◆ REQUIREMENT ◆
Give the data again exactly, from its opening line through the line in which "face = size.wall_half_depth" appears.
--- GIVEN MATERIAL ---
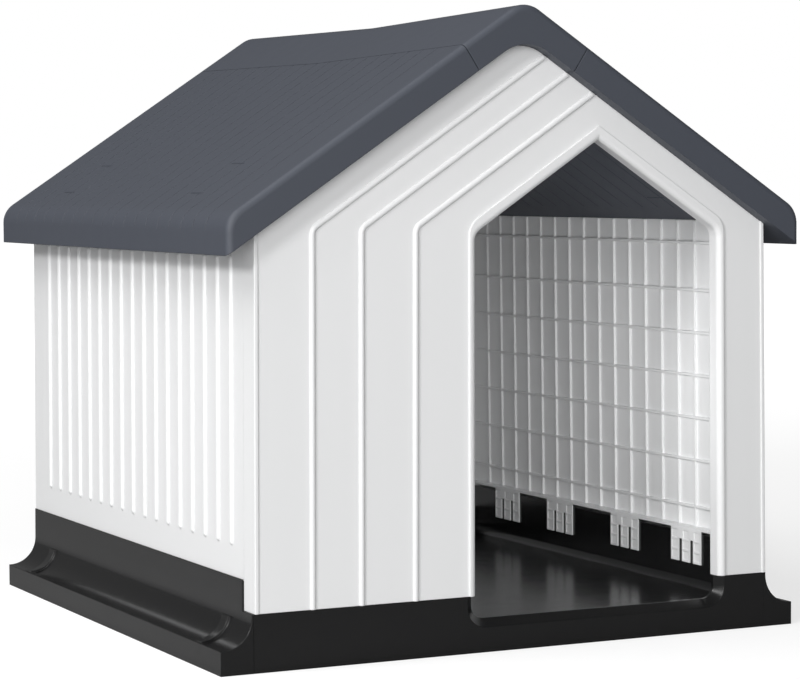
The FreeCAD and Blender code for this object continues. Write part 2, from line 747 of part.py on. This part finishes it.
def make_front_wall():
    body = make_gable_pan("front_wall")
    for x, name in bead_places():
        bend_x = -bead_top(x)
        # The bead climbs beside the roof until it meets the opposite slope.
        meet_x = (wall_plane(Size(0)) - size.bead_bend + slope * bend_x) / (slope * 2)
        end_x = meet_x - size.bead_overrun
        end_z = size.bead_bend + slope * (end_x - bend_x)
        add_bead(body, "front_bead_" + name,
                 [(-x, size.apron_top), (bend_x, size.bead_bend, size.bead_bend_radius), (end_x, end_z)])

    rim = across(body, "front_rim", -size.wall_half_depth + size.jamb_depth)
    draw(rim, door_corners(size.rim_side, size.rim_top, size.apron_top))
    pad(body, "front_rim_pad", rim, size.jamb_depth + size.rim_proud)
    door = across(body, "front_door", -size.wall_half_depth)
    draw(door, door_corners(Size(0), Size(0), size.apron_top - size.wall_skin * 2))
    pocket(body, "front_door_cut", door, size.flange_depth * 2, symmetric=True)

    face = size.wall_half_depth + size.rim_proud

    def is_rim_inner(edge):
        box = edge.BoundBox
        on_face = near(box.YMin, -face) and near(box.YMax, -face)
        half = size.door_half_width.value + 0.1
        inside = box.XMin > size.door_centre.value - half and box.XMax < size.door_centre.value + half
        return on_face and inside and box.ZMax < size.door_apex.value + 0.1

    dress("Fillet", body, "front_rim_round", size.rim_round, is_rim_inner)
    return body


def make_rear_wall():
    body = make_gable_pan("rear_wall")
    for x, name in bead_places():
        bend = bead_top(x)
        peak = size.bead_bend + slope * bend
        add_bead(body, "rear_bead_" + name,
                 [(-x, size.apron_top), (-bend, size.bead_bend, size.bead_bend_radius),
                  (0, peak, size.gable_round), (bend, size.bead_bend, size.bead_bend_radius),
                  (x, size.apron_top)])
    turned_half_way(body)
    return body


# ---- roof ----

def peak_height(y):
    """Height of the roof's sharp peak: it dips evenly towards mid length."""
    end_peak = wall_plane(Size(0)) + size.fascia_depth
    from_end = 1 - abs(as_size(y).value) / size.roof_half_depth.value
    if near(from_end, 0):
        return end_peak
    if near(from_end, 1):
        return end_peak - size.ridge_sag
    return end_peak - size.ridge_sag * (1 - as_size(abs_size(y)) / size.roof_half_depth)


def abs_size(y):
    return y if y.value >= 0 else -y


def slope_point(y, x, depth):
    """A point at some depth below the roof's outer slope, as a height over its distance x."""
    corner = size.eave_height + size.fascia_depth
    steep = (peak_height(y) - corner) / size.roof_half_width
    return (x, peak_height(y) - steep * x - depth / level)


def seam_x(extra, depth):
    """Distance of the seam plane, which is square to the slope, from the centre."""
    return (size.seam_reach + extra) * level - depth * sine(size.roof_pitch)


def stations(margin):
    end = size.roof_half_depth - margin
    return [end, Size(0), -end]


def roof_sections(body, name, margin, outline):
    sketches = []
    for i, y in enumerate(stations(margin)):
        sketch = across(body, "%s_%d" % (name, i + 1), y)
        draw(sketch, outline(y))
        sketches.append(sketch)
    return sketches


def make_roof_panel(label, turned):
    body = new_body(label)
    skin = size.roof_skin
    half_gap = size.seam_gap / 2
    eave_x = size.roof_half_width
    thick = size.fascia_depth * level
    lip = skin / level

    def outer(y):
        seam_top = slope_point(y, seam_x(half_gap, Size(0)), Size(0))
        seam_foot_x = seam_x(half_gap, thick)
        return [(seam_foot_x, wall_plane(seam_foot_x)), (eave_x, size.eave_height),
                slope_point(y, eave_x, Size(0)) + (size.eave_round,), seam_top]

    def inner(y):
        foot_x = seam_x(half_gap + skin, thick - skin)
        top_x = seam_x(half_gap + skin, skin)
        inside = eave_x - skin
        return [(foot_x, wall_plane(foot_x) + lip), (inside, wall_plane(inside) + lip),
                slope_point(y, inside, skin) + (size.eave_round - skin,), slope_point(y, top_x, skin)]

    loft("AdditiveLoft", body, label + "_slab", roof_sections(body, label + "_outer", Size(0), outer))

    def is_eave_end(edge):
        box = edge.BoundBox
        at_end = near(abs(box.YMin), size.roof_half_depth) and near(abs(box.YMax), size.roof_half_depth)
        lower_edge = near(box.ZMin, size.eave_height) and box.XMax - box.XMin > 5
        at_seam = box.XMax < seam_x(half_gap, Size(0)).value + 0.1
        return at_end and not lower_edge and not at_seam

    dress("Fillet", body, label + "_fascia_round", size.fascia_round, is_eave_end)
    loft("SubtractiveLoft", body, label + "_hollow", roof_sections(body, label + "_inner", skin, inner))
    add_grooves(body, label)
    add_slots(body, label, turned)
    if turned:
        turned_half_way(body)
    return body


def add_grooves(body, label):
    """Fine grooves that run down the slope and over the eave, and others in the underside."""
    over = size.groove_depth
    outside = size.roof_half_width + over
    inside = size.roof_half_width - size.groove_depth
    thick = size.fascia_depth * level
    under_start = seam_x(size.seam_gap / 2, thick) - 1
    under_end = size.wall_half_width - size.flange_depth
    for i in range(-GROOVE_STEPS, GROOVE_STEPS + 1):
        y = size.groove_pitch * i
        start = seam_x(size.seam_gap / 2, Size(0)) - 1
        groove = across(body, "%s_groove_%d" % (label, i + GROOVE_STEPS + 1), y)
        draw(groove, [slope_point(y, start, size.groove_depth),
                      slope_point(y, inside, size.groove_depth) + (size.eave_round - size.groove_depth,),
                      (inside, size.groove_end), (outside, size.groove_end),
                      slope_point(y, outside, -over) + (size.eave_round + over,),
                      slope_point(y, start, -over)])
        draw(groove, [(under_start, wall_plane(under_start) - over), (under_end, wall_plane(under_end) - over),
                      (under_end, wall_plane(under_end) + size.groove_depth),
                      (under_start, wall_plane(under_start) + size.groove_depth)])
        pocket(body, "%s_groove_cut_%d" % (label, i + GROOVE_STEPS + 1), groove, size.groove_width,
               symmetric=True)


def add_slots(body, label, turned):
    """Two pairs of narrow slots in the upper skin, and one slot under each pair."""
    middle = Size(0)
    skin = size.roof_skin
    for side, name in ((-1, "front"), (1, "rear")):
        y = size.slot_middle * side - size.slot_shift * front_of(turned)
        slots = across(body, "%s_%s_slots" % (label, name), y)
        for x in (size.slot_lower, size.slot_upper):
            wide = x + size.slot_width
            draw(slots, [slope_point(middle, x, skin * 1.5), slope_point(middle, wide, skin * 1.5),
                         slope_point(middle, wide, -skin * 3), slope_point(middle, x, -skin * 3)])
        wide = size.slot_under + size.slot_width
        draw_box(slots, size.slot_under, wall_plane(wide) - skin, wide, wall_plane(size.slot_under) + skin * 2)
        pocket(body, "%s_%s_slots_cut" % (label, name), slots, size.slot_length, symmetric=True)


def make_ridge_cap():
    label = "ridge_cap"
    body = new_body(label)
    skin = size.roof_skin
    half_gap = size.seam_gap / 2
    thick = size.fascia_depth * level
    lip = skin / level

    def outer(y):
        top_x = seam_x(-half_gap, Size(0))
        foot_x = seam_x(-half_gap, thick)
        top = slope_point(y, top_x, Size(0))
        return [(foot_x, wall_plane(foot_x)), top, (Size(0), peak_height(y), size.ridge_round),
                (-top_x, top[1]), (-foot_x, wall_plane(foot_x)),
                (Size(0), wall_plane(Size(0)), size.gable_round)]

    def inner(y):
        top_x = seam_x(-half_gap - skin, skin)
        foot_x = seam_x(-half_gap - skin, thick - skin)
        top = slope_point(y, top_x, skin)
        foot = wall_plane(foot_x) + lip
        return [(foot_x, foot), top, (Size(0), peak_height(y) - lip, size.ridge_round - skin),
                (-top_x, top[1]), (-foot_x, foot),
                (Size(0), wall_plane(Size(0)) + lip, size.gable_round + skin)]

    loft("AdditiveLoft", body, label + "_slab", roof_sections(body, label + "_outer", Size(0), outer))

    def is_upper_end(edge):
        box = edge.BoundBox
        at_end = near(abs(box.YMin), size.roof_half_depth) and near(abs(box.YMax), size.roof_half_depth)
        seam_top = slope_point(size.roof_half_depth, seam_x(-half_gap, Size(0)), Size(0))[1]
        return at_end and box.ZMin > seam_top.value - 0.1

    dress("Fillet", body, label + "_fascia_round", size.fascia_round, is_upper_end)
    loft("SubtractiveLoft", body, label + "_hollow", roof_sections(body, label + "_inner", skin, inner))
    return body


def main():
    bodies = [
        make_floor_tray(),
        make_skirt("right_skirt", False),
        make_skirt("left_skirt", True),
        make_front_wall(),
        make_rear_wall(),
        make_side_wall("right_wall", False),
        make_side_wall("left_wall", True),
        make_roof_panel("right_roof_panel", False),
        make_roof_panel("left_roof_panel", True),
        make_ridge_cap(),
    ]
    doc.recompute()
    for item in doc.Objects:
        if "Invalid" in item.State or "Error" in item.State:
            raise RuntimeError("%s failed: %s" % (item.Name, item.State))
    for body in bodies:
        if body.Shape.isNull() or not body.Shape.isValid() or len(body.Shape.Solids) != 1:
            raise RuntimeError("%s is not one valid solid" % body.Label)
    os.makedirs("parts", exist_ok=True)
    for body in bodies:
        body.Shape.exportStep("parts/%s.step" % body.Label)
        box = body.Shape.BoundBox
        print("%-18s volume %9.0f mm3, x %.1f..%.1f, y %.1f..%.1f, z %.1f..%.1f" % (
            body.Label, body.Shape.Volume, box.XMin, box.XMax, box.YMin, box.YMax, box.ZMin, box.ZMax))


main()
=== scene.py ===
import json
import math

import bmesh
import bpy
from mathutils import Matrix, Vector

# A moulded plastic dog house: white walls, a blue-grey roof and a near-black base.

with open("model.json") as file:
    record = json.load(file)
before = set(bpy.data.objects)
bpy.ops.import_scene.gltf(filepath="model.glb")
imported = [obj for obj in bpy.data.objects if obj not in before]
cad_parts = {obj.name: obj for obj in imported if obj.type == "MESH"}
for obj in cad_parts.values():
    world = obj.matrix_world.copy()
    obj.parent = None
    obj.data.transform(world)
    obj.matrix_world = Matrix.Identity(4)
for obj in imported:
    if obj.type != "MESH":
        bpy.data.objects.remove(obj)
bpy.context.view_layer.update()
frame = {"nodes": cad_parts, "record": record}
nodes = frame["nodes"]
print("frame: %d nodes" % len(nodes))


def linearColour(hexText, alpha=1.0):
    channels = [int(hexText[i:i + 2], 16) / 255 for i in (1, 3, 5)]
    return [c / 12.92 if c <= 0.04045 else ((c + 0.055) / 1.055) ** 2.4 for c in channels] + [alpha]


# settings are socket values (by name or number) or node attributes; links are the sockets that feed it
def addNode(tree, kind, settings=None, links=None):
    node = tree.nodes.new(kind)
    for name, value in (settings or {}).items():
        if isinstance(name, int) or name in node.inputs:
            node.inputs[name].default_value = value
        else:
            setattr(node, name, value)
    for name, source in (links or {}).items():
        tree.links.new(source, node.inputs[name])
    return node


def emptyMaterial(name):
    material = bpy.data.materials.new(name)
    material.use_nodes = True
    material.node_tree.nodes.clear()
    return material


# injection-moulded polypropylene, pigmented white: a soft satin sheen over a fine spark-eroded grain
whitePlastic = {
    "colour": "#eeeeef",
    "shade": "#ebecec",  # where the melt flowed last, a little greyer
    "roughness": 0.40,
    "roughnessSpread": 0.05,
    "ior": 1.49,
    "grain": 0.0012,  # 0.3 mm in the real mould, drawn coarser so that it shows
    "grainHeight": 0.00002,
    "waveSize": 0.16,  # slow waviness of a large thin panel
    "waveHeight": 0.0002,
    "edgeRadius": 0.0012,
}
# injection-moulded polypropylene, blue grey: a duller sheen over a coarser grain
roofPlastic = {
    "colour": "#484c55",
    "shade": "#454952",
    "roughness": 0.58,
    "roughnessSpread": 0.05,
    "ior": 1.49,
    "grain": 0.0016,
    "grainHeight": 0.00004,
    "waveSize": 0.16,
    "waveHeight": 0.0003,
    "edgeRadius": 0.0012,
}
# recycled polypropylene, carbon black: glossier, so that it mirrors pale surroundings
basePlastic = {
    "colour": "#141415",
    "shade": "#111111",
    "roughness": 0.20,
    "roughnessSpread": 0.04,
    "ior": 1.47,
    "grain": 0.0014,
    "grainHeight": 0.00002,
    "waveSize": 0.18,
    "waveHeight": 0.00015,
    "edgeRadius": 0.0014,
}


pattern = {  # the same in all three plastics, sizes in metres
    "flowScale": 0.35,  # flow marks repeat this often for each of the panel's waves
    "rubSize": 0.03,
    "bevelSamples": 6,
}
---
◆ RESPONSE ◆
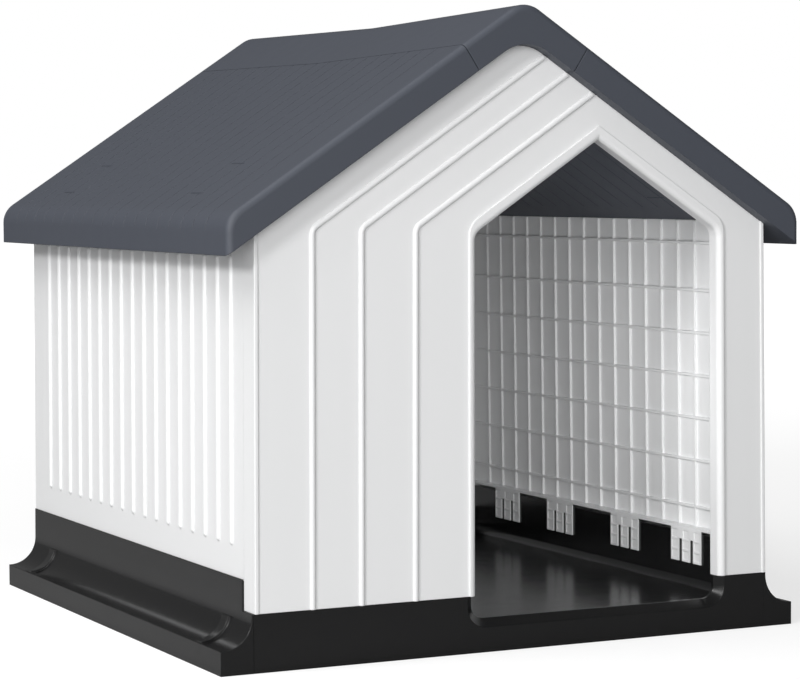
The FreeCAD and Blender code for this object continues. Write part 2, from line 747 of part.py on. This part finishes it.
def make_front_wall():
    body = make_gable_pan("front_wall")
    for x, name in bead_places():
        bend_x = -bead_top(x)
        # The bead climbs beside the roof until it meets the opposite slope.
        meet_x = (wall_plane(Size(0)) - size.bead_bend + slope * bend_x) / (slope * 2)
        end_x = meet_x - size.bead_overrun
        end_z = size.bead_bend + slope * (end_x - bend_x)
        add_bead(body, "front_bead_" + name,
                 [(-x, size.apron_top), (bend_x, size.bead_bend, size.bead_bend_radius), (end_x, end_z)])

    rim = across(body, "front_rim", -size.wall_half_depth + size.jamb_depth)
    draw(rim, door_corners(size.rim_side, size.rim_top, size.apron_top))
    pad(body, "front_rim_pad", rim, size.jamb_depth + size.rim_proud)
    door = across(body, "front_door", -size.wall_half_depth)
    draw(door, door_corners(Size(0), Size(0), size.apron_top - size.wall_skin * 2))
    pocket(body, "front_door_cut", door, size.flange_depth * 2, symmetric=True)

    face = size.wall_half_depth + size.rim_proud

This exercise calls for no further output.